Data supplied>
•••••

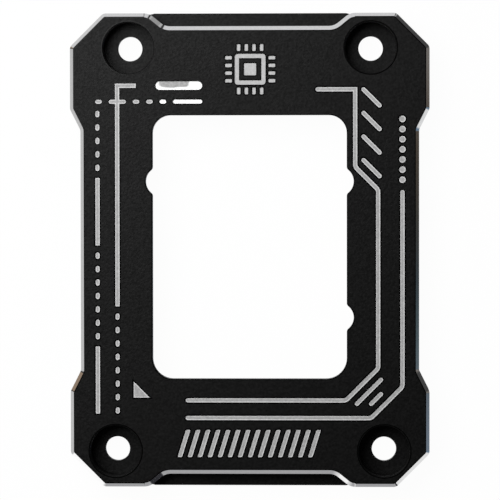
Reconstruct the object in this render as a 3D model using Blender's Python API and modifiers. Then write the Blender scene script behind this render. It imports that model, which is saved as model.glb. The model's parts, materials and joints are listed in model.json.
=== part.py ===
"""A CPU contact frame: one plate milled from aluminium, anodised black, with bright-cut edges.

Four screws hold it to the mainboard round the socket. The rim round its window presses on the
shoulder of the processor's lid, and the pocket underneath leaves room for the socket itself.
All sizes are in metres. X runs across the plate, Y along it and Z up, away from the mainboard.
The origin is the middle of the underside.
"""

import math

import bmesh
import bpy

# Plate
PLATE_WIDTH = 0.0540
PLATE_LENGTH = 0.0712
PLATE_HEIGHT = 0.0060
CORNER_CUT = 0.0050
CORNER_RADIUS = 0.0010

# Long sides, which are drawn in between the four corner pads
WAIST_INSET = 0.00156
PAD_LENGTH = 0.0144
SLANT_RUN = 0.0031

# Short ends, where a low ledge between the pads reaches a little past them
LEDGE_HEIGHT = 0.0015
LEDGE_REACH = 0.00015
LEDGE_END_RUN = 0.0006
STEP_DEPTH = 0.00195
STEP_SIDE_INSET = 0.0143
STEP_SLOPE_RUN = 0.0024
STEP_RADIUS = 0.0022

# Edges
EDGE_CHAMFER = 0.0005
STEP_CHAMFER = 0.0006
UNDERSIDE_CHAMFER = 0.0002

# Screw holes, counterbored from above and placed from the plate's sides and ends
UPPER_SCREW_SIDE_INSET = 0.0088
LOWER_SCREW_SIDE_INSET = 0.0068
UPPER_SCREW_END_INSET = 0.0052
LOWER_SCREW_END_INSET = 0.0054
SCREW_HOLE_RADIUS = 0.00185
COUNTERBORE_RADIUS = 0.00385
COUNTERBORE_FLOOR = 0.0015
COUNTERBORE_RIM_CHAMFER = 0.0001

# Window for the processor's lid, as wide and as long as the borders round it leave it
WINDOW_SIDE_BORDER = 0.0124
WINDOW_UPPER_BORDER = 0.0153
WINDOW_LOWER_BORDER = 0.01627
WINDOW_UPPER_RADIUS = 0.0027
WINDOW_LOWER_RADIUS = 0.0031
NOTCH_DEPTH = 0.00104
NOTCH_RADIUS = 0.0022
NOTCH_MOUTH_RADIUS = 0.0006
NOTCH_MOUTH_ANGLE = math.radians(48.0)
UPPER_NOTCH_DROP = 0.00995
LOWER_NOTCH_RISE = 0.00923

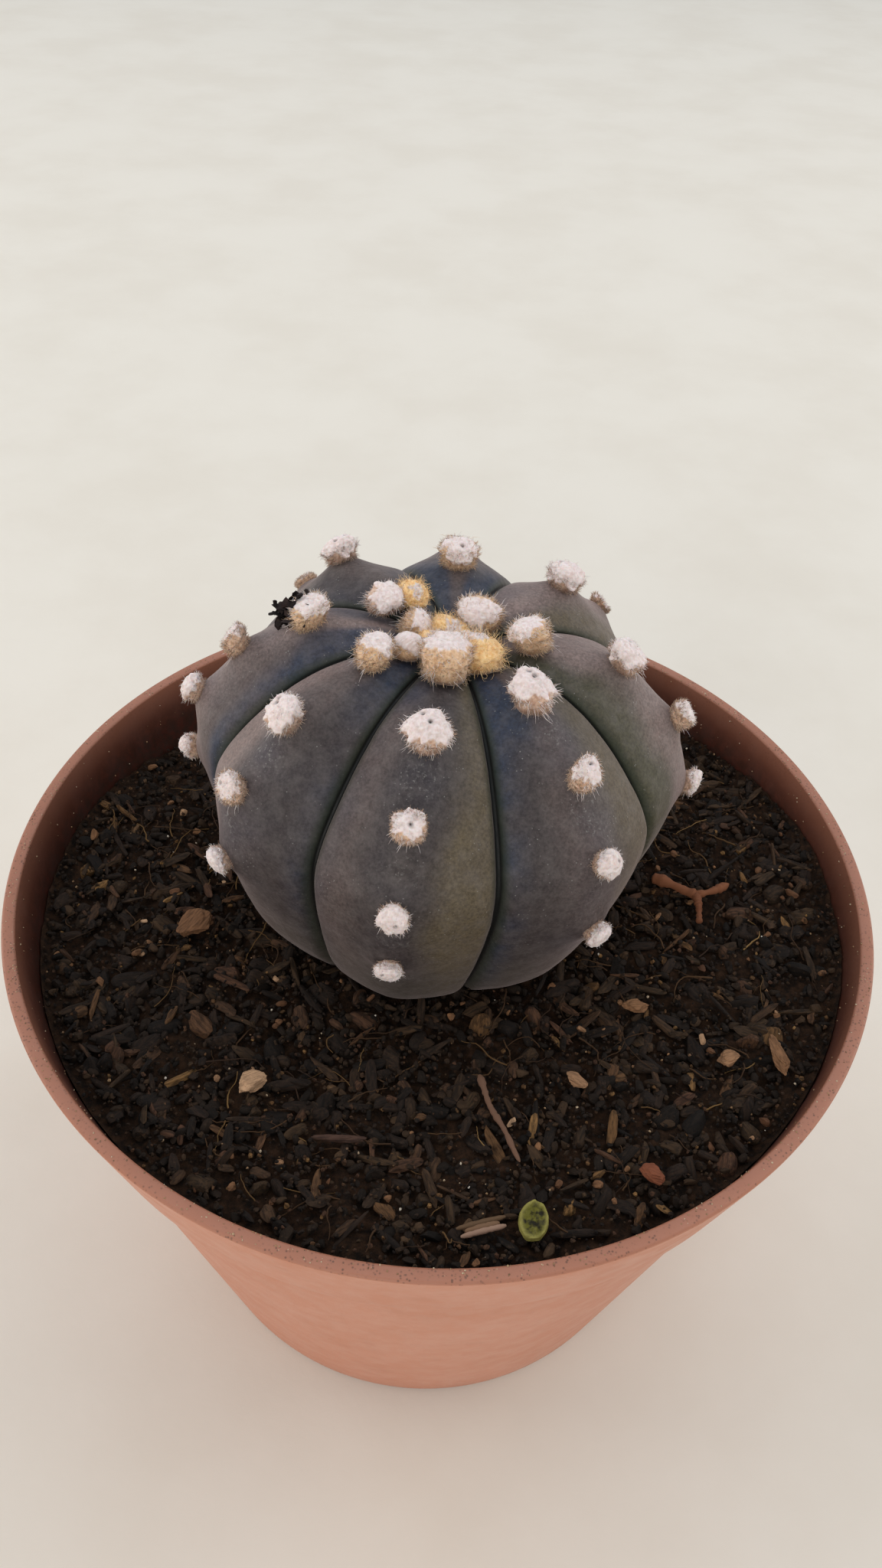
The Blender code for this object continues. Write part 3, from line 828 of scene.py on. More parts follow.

•••••

Exercise aim> Only the lines from the start of the data to the line holding "with bright-cut edges." are wanted; return them exactly, both ends included.

Full output>
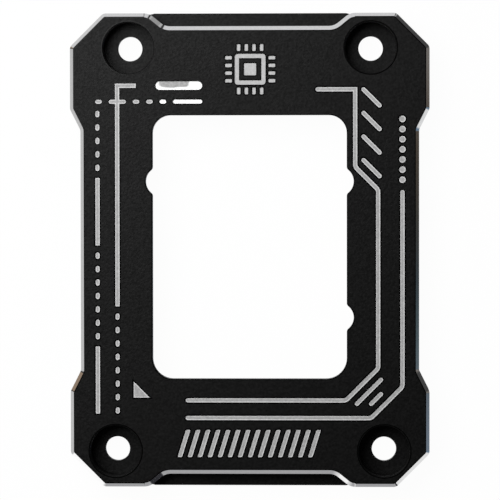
Reconstruct the object in this render as a 3D model using Blender's Python API and modifiers. Then write the Blender scene script behind this render. It imports that model, which is saved as model.glb. The model's parts, materials and joints are listed in model.json.
=== part.py ===
"""A CPU contact frame: one plate milled from aluminium, anodised black, with bright-cut edges.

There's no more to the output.